Peer review process
Not revised: This Reviewed Preprint includes the authors’ original preprint (without revision), an eLife assessment, public reviews, and a provisional response from the authors.
Read more about eLife’s peer review process.Editors
- Reviewing EditorSofia AraújoUniversitat de Barcelona, Barcelona, Spain
- Senior EditorSofia AraújoUniversitat de Barcelona, Barcelona, Spain
Reviewer #1 (Public review):
Summary:
In this manuscript, Matsuda and collaborators present a model of how tracheal tubulogenesis is controlled in Drosophila embryos. Some of the results backing the model are new, but others are based on information already published by the authors. However, the results in this manuscript present different molecular markers not published before, which agree with previous conclusions. The manuscript also analyses the requirement of the dpp and EGFR signalling pathways for trachealess (trh) maintenance, one of the main tracheal transcription factors.
Strengths:
The two most interesting novel points of the manuscript are:
(1) Its contribution to the analysis of how the dpp and EGFR pathways contribute to the maintenance of trh expression.
(2) The experimental evidence showing that mechanical invagination is not a requirement for trh maintenance in the tracheal cells, an intriguing hypothesis previously suggested by (Kondo Hayashi 2019 eLife 8:e45145) that can now be discarded by the data presented in this work.
Weaknesses:
Because of the mixture of new and already published data, this manuscript can be considered as a review/experimental paper.
Already known data:
- The results showing that hh and vvl drive tracheal invaginaton independently of trh are reported in Figure 5 of (Matsuda et al. 2015 eLife 4:e09646).
- The results showing dpp requirement for trh maintenance are partially reported in Figure 6 of (Matsuda 2015 eLife 4:e09646).

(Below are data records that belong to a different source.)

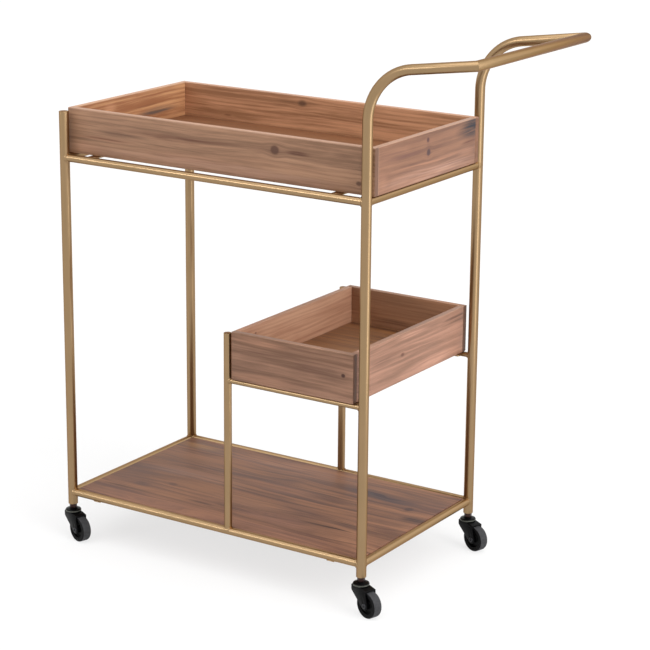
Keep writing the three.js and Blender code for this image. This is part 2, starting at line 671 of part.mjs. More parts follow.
function buildCasters(cart) {
  for (const { corner, x, y } of LEGS) {
    const caster = new THREE.Group();
    caster.position.set(x, y, 0);
    addPiece(caster, `${corner}_leg_insert`, legInsert(), BLACK_PLASTIC);
    addPiece(caster, `${corner}_caster_stem`, casterStem(), BLACK_STEEL);
    const swivel = new THREE.Group();
    swivel.rotation.z = THREE.MathUtils.degToRad(SWIVEL_DEGREES);
    addPiece(swivel, `${corner}_caster_fork`, casterFork(), BLACK_STEEL);
    addPiece(swivel, `${corner}_caster_axle`, casterAxle(), BLACK_STEEL);
    addPiece(swivel, `${corner}_wheel_hub`, wheelHub(), BLACK_PLASTIC);
    addPiece(swivel, `${corner}_wheel_tyre`, wheelTyre(), GREY_RUBBER);
    caster.add(swivel);
    cart.add(caster);
  }
}

const cart = new THREE.Group();
buildLegs(cart);
buildRailFrame(cart, "shelf", SHELF_RAIL_HEIGHT, SHELF_LUG_TOP, -RAIL_RADIUS);
buildRailFrame(cart, "top", TOP_RAIL_HEIGHT, TOP_LUG_TOP, RAIL_RADIUS * UPPER_LUG_BEGIN_SHARE);
buildMidSupport(cart);
buildTrays(cart);
buildShelf(cart);
buildCasters(cart);

// The part's origin is on the floor, under the middle of its box.
const part = new THREE.Group();
part.add(cart);
const box = new THREE.Box3().setFromObject(part, true);
const middle = box.getCenter(new THREE.Vector3());
cart.position.set(-middle.x, -middle.y, -box.min.z);

export default part;
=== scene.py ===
"""Looks of a two-tier bar cart: gold tube frame, wooden trays and shelf, four swivel casters.

Every size is in millimetres and becomes metres where a mesh is made. The part's frame has +X along
the cart towards the handle, +Y from its front to its back, and +Z up.
"""

import logging
import math
from contextlib import contextmanager
from dataclasses import dataclass, field
from enum import Enum
from typing import Callable, Iterator, Mapping, Sequence

import bmesh
import bpy
from mathutils import Matrix, Vector


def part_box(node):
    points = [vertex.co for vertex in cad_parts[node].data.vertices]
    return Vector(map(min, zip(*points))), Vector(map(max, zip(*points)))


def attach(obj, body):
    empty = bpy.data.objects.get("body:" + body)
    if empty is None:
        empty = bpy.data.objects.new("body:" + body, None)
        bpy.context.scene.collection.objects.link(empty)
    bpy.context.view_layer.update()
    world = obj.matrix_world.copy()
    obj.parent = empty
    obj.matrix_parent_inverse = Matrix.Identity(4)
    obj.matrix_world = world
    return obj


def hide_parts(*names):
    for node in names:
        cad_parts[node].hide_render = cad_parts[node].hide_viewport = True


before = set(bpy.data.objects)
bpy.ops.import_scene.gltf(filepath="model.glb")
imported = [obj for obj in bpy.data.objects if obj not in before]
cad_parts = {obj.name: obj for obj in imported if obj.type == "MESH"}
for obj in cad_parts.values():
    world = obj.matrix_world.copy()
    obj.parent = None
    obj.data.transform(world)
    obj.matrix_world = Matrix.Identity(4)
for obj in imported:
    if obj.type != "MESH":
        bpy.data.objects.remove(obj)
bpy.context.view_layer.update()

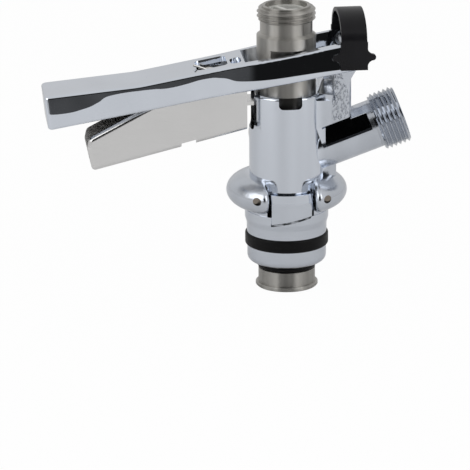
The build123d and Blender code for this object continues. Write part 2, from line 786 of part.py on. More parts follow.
# ================================================================ probe, its seals and check ball
with BuildPart() as probe:
    with BuildSketch(Plane.XZ):
        with BuildLine():
            Polyline(
                (beer_way_r, probe_end),
                (flange_r, probe_end),
                (flange_r, probe_end + flange_h),
                (tip_r, probe_end + flange_h),
                (tip_r, tip_groove_top - oring_section),
                (probe_r - oring_section, tip_groove_top - oring_section),
                (probe_r - oring_section, tip_groove_top),
                (land_r, tip_groove_top),
                (land_r, waist_low - waist_chamfer),
                (waist_r, waist_low + waist_chamfer),
                (waist_r, waist_top),
                (probe_r, waist_top),
                (probe_r, probe_neck_low - probe_shoulder_h),
                (probe_neck_r, probe_neck_low),
                (probe_neck_r, outlet_thread_low),
                (outlet_thread_r, outlet_thread_low),
                (outlet_thread_r, outlet_thread_high),
                (outlet_rim_r, outlet_thread_high),
                (outlet_rim_r, probe_top),
                (outlet_bore_r, probe_top),
                (outlet_bore_r, outlet_bore_low),
                (beer_way_r, outlet_bore_low),
                close=True,
            )
        make_face()
        for oring_z in (upper_oring_z, lower_oring_z):
            with Locations((probe_r, oring_z)):
                Rectangle(
                    2 * (probe_r - bore_oring_root_r),
                    bore_oring_section + seal_play,
                    mode=Mode.SUBTRACT,
                )
    revolve(axis=Axis.Z)
    chamfer(
        probe.edges().filter_by(GeomType.CIRCLE).filter_by(
            lambda edge: abs(edge.radius - outlet_thread_r) < 0.01
        ),
        thread_chamfer,
    )
    chamfer(
        probe.edges().filter_by(GeomType.CIRCLE).filter_by(lambda edge: abs(edge.radius - flange_r) < 0.01),
        flange_chamfer,
    )
    # milled flats that the lever's trunnions work in
    for side in (-1, 1):
        with BuildSketch(Plane.XZ.offset(side * flat_y)):
            with Locations((0, flat_low)):
                Rectangle(2 * probe_r, flat_h, align=(Align.CENTER, Align.MIN))
        extrude(amount=side * probe_r, mode=Mode.SUBTRACT)

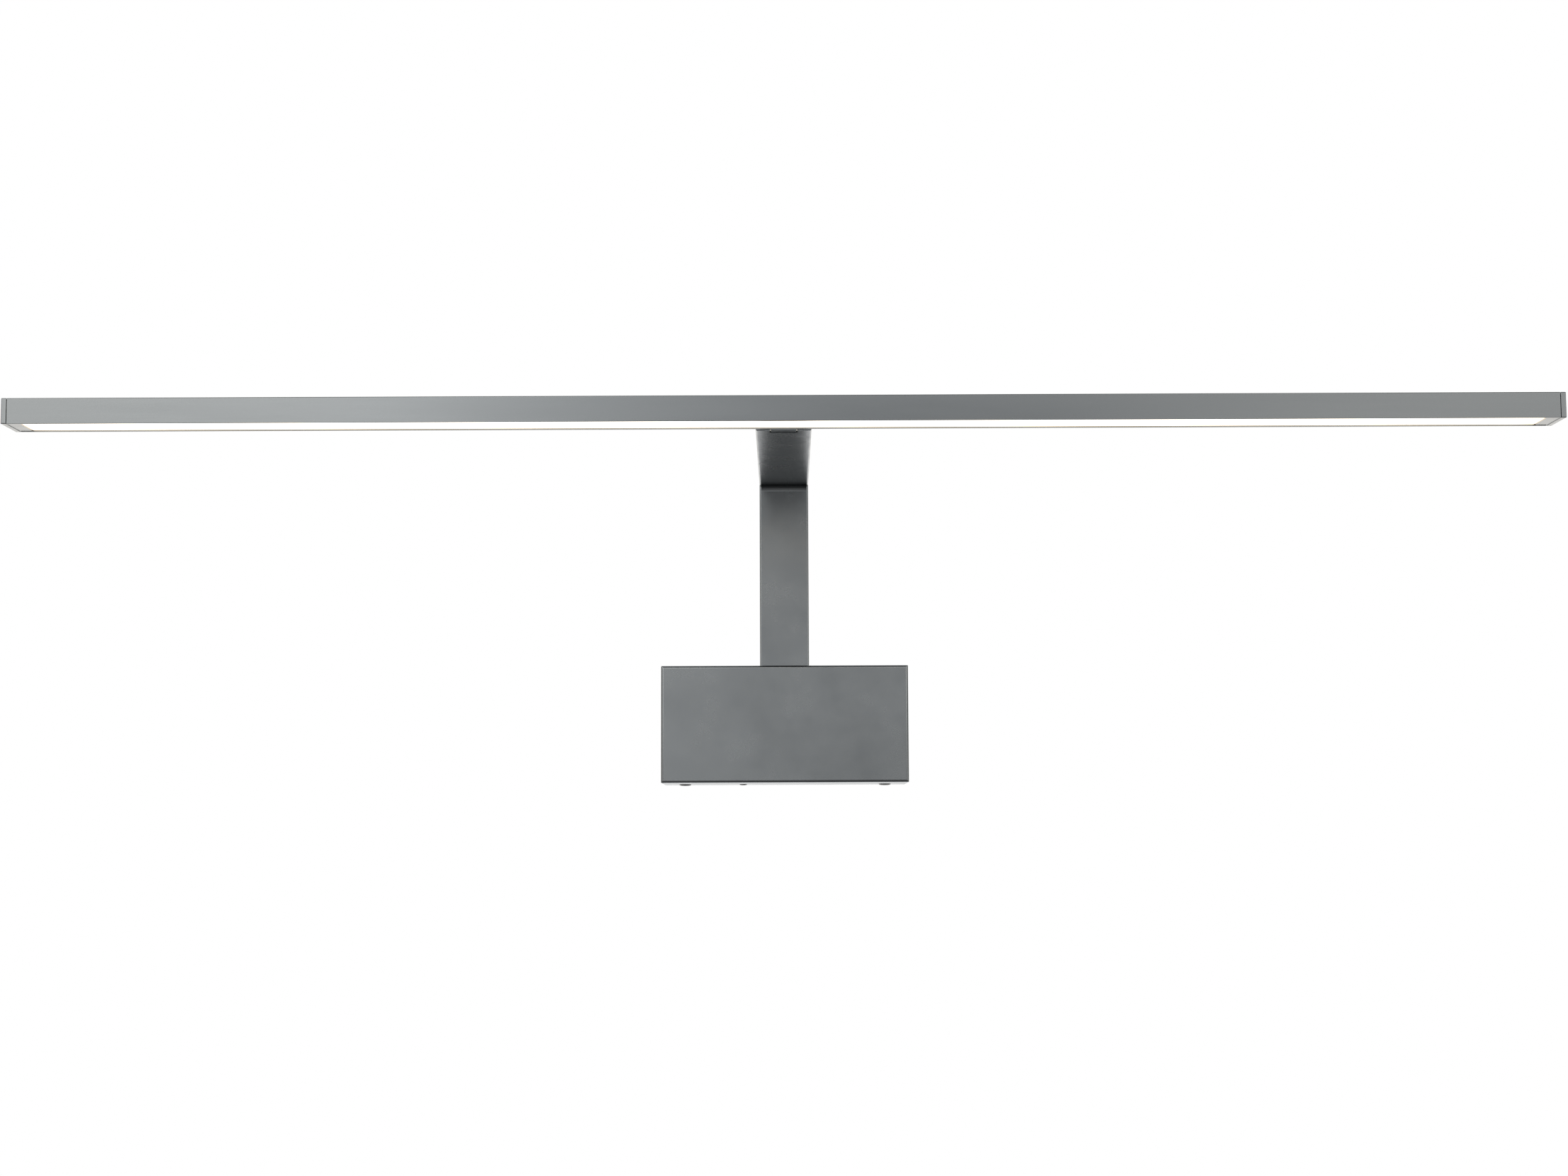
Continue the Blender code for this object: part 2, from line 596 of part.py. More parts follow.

Reviewer #2 (Public review):
Summary:
Matsuda et al. investigate the regulatory mechanisms controlling gene expression and morphogenesis in the Drosophila embryonic trachea. Building on previous findings that tracheal invagination can occur independently of trh, they identify extrinsic hh and intrinsic vvl as key regulators that cooperatively promote this process. The study also integrates major signaling pathways (Dpp/BMP and EGFR) in defining tracheal cell identity and demonstrates that Ras activation can upregulate trh. Overall, the work supports a model in which multiple transcription factors and signaling inputs coordinate airway progenitor specification.
Strengths:
This study uses genetic analysis of various mutants to dissect regulatory relationships underlying tracheal development. While the uncoupling of tracheal invagination from trh function has been previously recognized, this work advances the field by identifying hh and vvl as key regulators of invagination independent of trh. The study also integrates multiple signaling pathways, such as Dpp/BMP and EGFR, into a coherent framework for tracheal cell specification. In addition, the demonstration that Ras activation can upregulate trh provides a clear mechanistic link between RTK signaling and transcriptional regulation. Overall, the work offers important and broadly relevant insights into how gene expression and morphogenesis are coordinated during development.
Weaknesses:
Data presentation and clarity of interpretation could be improved. Many images primarily show lateral views of whole embryos, which can make it difficult to fully assess some phenotypes; higher-magnification or sectional views would enhance clarity. There are also some minor inconsistencies in the description of invagination phenotypes, particularly regarding whether all trh+ cells remain in a 2D plane versus indications of partial invagination in hh vvl double mutants blocking apoptosis, which would benefit from further clarification. Finally, some statements in the abstract, especially regarding the role of grn, are not directly supported by data in this study and could be better aligned with the scope of the presented results.